Dieser „Tatort“ hat mal wieder alles, was einen „Tatort“-Kritiker zur Verzweiflung bringt: keine Spannung, keine schlüssig erzählte Geschichte, keine Figuren, die einen wirklich mitfühlen ließen. Dafür gibt es am Ende einen erhobenen Zeigefinger, und was für einen! Es ist ein Jammer – und jammerschade für Axel Milberg, der in „Borowski und das ewige Meer“ (ARD, Sonntag, 20.15 Uhr) einen seiner letzten „Tatort“-Auftritte hat. 2025 ist für ihn Schluss, nach mehr als 20 Jahren.
Dabei beginnt die Folge geheimnisvoll, rätselhaft, wie ein Märchen. Mit poetischen Bildern des Meeres und poetischen Zeilen, die über sie gelegt werden, eingesprochen von einer weiblichen Stimme: „Eines Nachts starb das Meer“. Bereits hier aber, Sekunde 46, schwant dem „Tatort“-Kritiker Böses. Dieser Borowski-„Tatort“ würde doch nicht etwa eine pädagogisch besonders wertvolle Fridays-for-Future-Letzte-Generation-Moralpredigt werden? Doch, würde er. Zu hellblaugrau-stichigen Bildern von einer Küste und Küstengräsern im Wind sagt die Stimme: „Der Fischer ging hinunter zur geschändeten Küste.“ Das also ist das eine Problem-Mega-Thema, das in diesem „Tatort“ verhandelt wird. Das zweite kommt alsbald hinzu: die Gefahren der digitalen Welt, von künstlicher Intelligenz (KI).
Und am Ende dieser „Tatort“-Folge kommt auch noch der erhobene pädagogische Zeigefinger
Ganz schön ambitioniert und, wie sich zeigt, ganz schön platt. So platt wie die Ostsee bei Windstille. An deren Küste finden gleich mehrere junge Umweltaktivistinnen und -aktivisten den Tod. Alle hatten sie K.-o.-Tropfen im Blut, alle standen sie in Kontakt mit der mysteriösen Influencerin Zenaida (Milena Tscharntke). Auch Leonie Mewes (Johanna Götting), die – natürlich – an Greta Thunberg erinnert.

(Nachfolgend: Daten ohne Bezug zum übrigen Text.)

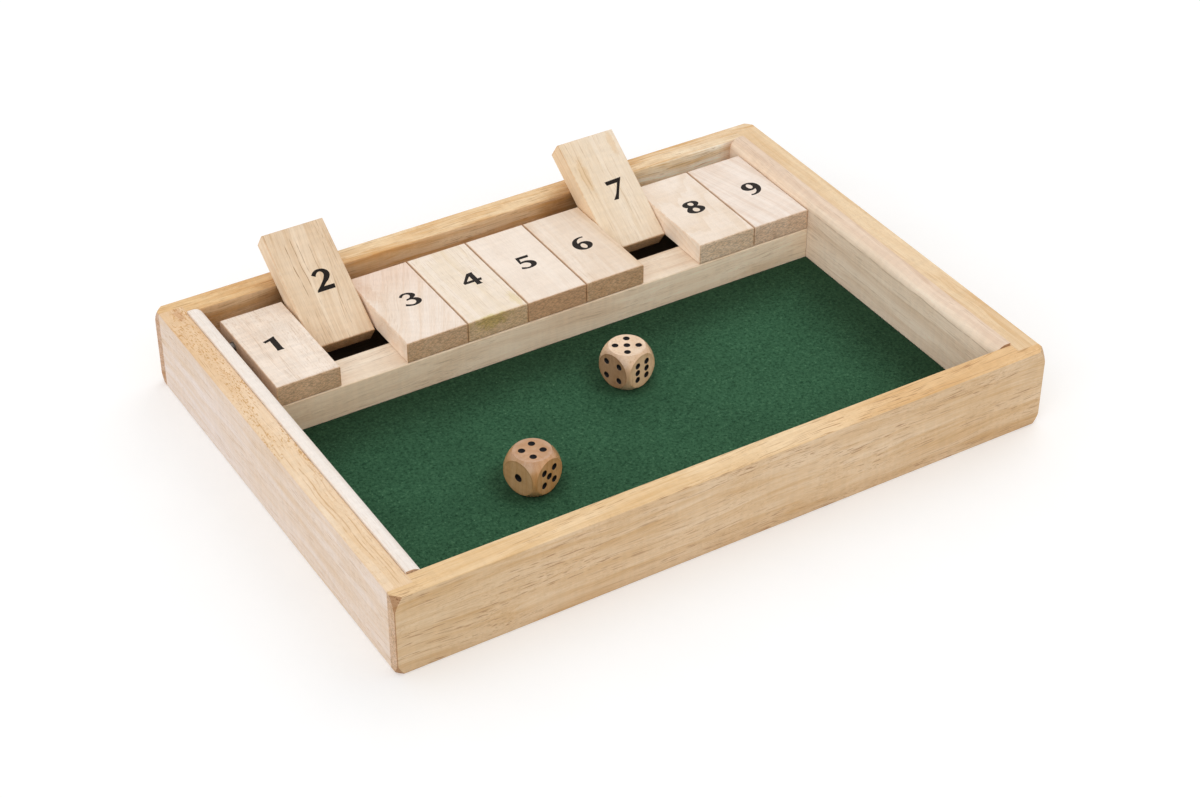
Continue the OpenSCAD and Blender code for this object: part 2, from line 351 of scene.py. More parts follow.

Irgendwann erklärt sie: „Bin ich weg, gibt‘s eine CO₂-Schleuder weniger.“ Das mit „letzter Generation“ ist wörtlich gemeint.
Daraus ließe sich im Grunde einiges machen. Stattdessen recyceln Katharina Adler und Rudi Gaul (Drehbuch) für ihr Öko-Rührstück zum x-ten Mal und dieses Mal besonders unoriginell Motive aus „2001: Odyssee im Weltraum“. In dem Kultfilm von 1968 hatte Stanley Kubrick ja anhand des künstlich hochintelligenten Supercomputersystems HAL 9000 vorgeführt, wie tödlich Technologie sein kann. In der Kieler Version von 2024 nimmt es Klaus Borowski mit ihr auf. Menschen und Maschinen: Fast todesmutig traute er sich zuvor schon, mit dem Aufzug zu fahren.
Es ist immer ein Zeichen für eine schwache Geschichte (und davon gab es bei den Borowski-Krimis einige), wenn ihre Macherinnen und Macher das Gefühl haben, sie kommentieren zu müssen. Wenn sie offenkundig meinen, dem Publikum noch etwas an die Hand geben zu müssen. So endet dieser „Tatort“ tatsächlich mit einer Moralpredigt, die die Programmiererin Sofia Hoffmann (Pauline Fusban) in ein Video an ihre Follower packt – das sehr lange zwei Minuten Sendezeit beansprucht: „Ihr alle da draußen, bitte erstarrt nicht vor Wut und Angst“, plattitüdet sie. Eingeblendet wird dazu ein am Strand Müll sammelnder Borowski. Der gute Mensch von Kiel. „Die Möglichkeit, die Welt zu gestalten – sie liegt bei mir und sie liegt bei dir“, sagt Sofia. Und endlich kommt der Abspann.